**SET TASK**
Transcribe only the lines of the listing below from the one holding "Reconstruct the object in this render as a 3D" through the one holding "import * as THREE from 'three';", inclusive, without any change.

**SUPPLIED INFORMATION**
** Begin **

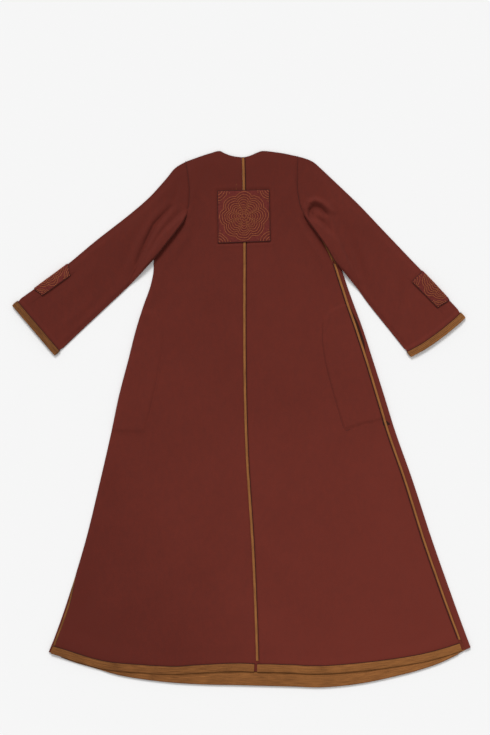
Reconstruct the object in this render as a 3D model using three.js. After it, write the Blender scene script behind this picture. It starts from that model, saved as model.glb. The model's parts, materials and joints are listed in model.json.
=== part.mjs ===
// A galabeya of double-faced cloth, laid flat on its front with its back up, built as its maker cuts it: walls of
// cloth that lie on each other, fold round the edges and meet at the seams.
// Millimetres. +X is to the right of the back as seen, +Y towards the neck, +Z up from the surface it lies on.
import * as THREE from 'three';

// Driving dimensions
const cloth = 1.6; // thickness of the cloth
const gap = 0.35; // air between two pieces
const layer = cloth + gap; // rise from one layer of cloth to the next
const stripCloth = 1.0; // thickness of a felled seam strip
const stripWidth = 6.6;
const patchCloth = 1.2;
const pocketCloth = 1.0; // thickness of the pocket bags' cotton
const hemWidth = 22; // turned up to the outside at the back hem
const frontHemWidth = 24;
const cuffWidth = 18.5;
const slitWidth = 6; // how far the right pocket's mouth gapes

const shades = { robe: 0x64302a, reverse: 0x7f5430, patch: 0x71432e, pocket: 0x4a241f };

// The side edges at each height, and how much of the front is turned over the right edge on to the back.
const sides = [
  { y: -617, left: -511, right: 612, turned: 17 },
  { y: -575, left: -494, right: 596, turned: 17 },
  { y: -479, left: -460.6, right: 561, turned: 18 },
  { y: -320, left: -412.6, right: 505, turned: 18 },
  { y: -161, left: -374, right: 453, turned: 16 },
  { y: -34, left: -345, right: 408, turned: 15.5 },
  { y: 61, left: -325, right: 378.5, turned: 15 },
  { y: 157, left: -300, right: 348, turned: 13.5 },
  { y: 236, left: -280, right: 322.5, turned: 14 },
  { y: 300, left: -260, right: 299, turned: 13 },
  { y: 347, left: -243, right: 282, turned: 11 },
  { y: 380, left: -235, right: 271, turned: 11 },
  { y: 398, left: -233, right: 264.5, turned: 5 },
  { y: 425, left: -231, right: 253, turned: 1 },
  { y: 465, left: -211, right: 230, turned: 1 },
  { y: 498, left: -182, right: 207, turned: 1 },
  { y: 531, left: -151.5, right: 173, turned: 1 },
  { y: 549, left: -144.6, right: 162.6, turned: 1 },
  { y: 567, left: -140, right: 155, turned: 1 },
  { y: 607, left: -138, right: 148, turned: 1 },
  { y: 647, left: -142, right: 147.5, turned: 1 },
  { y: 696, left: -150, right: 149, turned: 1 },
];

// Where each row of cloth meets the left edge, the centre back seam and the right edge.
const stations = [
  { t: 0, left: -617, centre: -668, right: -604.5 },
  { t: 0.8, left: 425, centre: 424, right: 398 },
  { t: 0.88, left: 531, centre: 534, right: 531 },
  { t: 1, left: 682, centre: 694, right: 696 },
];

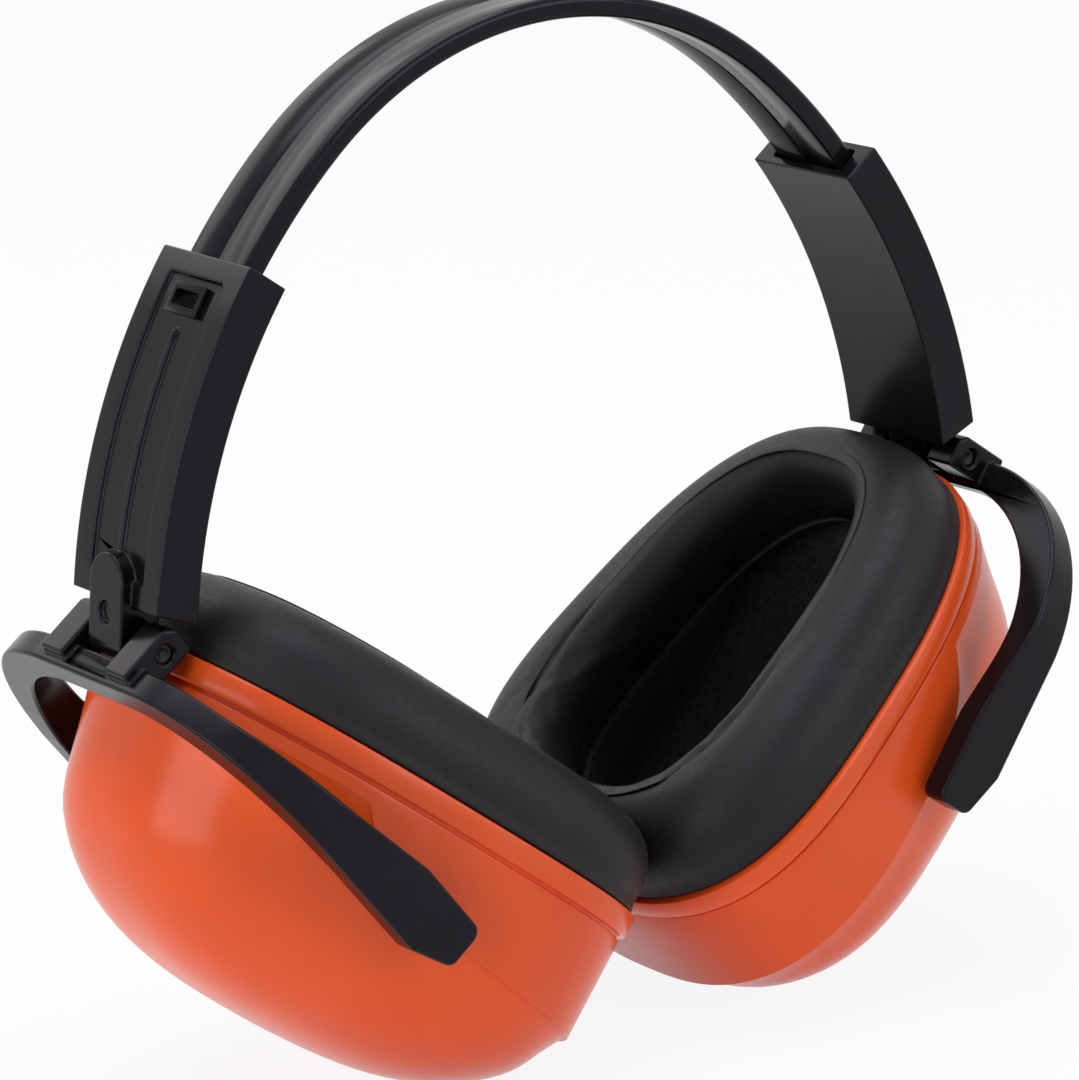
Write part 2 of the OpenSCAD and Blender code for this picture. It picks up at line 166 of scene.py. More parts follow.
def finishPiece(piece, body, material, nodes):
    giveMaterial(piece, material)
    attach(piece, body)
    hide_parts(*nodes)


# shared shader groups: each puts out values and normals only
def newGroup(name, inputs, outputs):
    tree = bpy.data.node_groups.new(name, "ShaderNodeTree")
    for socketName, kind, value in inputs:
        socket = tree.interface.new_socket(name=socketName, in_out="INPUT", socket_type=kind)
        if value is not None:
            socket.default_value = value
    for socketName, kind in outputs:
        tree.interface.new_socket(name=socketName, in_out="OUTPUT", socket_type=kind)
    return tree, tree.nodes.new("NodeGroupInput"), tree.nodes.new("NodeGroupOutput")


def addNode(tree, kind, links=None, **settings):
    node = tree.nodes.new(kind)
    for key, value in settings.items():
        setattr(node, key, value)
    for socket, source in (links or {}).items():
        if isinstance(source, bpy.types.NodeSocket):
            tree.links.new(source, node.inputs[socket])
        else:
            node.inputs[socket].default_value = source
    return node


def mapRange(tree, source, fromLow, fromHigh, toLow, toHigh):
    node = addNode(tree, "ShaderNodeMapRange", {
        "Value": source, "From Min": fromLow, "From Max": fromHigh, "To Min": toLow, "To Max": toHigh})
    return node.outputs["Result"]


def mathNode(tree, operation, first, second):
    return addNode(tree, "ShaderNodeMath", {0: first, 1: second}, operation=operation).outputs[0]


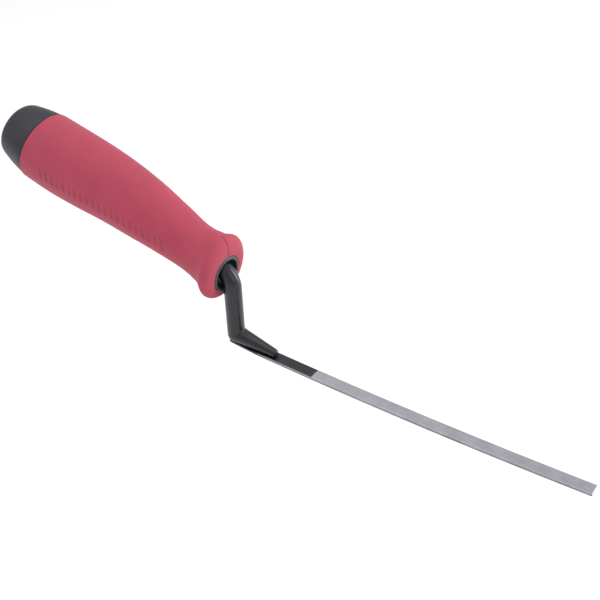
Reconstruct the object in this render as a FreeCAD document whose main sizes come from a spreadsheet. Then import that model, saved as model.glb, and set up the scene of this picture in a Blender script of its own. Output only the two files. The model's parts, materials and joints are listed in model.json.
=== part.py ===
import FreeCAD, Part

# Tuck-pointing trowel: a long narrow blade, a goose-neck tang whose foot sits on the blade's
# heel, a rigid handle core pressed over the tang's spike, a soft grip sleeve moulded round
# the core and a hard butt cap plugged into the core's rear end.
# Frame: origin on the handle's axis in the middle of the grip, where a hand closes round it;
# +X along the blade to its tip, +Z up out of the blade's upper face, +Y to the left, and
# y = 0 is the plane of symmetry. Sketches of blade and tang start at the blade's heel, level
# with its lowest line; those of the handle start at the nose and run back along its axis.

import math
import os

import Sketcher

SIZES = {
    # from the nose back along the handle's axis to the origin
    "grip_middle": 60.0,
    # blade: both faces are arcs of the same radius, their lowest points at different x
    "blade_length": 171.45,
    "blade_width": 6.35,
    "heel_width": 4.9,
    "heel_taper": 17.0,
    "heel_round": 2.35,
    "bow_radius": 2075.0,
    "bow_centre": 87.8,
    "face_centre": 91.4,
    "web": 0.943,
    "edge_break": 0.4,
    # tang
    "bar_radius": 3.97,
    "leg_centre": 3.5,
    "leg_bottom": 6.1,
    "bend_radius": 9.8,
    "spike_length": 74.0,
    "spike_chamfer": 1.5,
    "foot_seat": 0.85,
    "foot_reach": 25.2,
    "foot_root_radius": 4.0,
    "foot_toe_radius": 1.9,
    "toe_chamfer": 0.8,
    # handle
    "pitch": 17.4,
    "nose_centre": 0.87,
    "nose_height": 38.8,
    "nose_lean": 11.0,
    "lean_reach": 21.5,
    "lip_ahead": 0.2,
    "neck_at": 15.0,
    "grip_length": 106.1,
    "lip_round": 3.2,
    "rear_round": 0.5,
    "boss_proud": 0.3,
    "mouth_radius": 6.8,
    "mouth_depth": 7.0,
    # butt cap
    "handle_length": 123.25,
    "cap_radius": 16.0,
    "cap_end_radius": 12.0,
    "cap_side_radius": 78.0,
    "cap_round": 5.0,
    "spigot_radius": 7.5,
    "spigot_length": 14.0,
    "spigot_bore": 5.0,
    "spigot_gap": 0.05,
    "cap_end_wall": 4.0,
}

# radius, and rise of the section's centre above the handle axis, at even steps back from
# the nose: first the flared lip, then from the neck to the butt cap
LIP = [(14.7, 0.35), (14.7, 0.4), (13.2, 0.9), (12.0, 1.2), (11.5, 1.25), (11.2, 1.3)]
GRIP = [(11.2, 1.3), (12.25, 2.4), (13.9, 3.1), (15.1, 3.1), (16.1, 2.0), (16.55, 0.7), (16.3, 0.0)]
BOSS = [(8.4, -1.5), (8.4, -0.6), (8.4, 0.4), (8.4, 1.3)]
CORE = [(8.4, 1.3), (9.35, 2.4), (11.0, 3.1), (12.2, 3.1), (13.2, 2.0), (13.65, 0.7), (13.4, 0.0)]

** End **
** Begin **

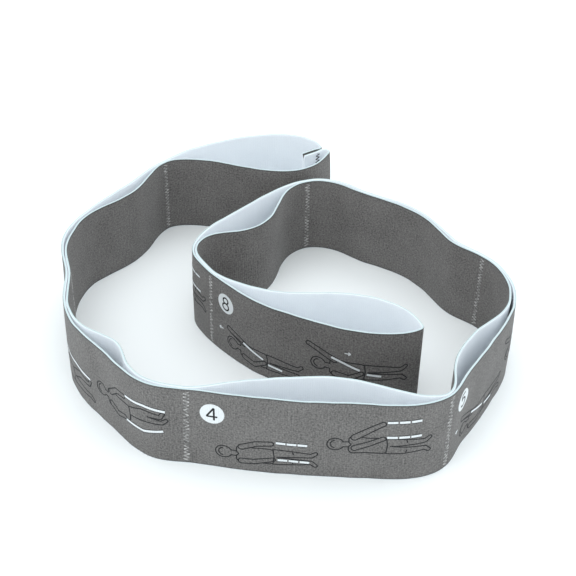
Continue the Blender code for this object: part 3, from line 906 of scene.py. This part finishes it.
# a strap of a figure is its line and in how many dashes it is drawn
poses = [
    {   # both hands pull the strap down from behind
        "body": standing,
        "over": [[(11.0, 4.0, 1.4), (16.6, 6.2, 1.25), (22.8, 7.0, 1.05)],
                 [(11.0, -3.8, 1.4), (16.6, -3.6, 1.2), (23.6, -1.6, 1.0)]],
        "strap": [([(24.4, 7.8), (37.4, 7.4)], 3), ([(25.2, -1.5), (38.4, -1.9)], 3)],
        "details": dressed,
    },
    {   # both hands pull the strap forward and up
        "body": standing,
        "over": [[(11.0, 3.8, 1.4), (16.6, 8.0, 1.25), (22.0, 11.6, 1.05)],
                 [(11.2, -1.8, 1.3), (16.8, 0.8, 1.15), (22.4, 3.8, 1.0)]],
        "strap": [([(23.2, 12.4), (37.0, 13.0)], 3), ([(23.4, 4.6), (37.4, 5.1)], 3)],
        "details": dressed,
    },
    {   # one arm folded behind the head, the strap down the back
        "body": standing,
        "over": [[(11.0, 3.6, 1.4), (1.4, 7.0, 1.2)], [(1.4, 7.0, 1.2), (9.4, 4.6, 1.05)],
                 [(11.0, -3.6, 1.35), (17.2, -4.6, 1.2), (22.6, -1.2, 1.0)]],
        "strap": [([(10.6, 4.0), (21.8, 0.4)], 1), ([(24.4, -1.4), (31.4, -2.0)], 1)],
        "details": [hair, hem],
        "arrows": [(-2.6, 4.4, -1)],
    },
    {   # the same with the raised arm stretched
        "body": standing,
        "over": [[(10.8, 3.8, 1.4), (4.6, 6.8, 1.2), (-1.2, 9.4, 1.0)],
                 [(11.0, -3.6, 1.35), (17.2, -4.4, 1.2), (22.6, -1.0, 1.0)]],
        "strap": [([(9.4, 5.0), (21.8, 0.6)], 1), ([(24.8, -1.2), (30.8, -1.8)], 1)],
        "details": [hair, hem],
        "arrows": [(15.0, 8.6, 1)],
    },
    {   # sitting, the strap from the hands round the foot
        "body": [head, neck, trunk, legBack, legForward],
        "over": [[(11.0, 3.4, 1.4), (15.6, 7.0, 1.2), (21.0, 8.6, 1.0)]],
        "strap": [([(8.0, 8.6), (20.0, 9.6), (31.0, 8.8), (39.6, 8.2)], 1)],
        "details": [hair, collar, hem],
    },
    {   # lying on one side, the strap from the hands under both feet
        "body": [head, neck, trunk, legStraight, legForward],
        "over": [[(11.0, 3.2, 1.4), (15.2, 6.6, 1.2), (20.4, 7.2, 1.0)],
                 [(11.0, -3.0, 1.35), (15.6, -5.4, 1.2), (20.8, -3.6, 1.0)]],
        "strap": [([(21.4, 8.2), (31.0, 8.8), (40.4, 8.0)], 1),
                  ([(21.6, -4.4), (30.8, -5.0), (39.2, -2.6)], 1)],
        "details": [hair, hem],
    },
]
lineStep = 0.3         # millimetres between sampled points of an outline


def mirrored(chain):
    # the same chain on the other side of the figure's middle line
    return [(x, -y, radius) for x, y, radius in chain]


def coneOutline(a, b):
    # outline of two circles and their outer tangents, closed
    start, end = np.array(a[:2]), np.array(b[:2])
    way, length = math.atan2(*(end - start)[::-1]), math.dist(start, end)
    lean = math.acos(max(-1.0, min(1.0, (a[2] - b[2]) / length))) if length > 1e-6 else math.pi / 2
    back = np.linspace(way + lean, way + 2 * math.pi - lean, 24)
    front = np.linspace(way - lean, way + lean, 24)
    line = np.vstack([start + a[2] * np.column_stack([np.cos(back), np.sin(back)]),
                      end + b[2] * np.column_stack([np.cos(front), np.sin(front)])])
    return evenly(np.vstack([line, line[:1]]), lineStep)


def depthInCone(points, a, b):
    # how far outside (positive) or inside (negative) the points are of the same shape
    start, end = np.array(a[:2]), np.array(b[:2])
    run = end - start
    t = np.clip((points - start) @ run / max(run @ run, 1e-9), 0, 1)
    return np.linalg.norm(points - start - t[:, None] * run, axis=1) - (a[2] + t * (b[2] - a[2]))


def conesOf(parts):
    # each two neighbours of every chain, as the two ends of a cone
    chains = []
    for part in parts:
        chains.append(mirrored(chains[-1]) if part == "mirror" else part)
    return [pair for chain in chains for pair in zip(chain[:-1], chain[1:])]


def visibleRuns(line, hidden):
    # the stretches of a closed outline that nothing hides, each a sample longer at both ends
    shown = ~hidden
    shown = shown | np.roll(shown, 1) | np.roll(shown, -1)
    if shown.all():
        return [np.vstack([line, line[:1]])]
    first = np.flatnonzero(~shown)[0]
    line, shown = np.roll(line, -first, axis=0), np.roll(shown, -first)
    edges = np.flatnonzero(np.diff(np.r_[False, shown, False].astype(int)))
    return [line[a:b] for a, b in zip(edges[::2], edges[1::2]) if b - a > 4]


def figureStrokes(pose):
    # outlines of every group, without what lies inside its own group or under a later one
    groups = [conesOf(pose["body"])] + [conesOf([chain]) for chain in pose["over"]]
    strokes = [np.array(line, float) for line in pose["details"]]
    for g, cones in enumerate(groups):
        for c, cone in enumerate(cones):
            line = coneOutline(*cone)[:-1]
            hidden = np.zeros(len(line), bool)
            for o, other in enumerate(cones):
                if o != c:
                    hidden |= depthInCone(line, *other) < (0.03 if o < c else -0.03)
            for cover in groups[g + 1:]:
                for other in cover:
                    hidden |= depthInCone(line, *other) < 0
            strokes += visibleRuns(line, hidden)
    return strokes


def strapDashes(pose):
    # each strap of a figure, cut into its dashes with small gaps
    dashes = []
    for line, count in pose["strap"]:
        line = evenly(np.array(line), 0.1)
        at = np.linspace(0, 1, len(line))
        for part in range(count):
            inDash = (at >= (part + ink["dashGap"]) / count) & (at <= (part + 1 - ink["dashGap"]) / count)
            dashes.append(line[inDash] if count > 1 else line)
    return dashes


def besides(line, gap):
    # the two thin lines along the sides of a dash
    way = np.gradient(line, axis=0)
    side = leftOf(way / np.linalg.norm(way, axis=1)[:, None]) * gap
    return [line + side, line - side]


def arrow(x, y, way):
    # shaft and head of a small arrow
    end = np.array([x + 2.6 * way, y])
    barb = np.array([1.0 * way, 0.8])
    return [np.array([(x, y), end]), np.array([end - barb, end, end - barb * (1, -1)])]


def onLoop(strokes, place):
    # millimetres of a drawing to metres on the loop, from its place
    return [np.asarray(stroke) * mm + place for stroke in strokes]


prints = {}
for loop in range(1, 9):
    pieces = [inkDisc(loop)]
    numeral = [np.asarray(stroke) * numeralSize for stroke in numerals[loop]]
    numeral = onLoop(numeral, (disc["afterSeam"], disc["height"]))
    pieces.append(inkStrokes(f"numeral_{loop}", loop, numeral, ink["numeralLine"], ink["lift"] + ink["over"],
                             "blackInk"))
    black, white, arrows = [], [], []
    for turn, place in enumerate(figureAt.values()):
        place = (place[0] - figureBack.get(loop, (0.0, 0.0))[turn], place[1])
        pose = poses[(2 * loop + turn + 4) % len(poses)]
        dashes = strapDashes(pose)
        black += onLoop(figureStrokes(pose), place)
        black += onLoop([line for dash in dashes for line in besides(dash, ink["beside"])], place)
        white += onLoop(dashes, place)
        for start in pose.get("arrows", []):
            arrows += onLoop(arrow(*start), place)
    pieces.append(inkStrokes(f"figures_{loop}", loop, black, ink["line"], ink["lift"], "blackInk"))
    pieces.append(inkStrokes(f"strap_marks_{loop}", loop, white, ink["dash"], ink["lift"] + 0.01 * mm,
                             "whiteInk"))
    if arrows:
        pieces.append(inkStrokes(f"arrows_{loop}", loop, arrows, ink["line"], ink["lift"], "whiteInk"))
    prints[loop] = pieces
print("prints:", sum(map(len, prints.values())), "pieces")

** End **

**RESULT**
Reconstruct the object in this render as a 3D model using three.js. After it, write the Blender scene script behind this picture. It starts from that model, saved as model.glb. The model's parts, materials and joints are listed in model.json.
=== part.mjs ===
// A galabeya of double-faced cloth, laid flat on its front with its back up, built as its maker cuts it: walls of
// cloth that lie on each other, fold round the edges and meet at the seams.
// Millimetres. +X is to the right of the back as seen, +Y towards the neck, +Z up from the surface it lies on.
import * as THREE from 'three';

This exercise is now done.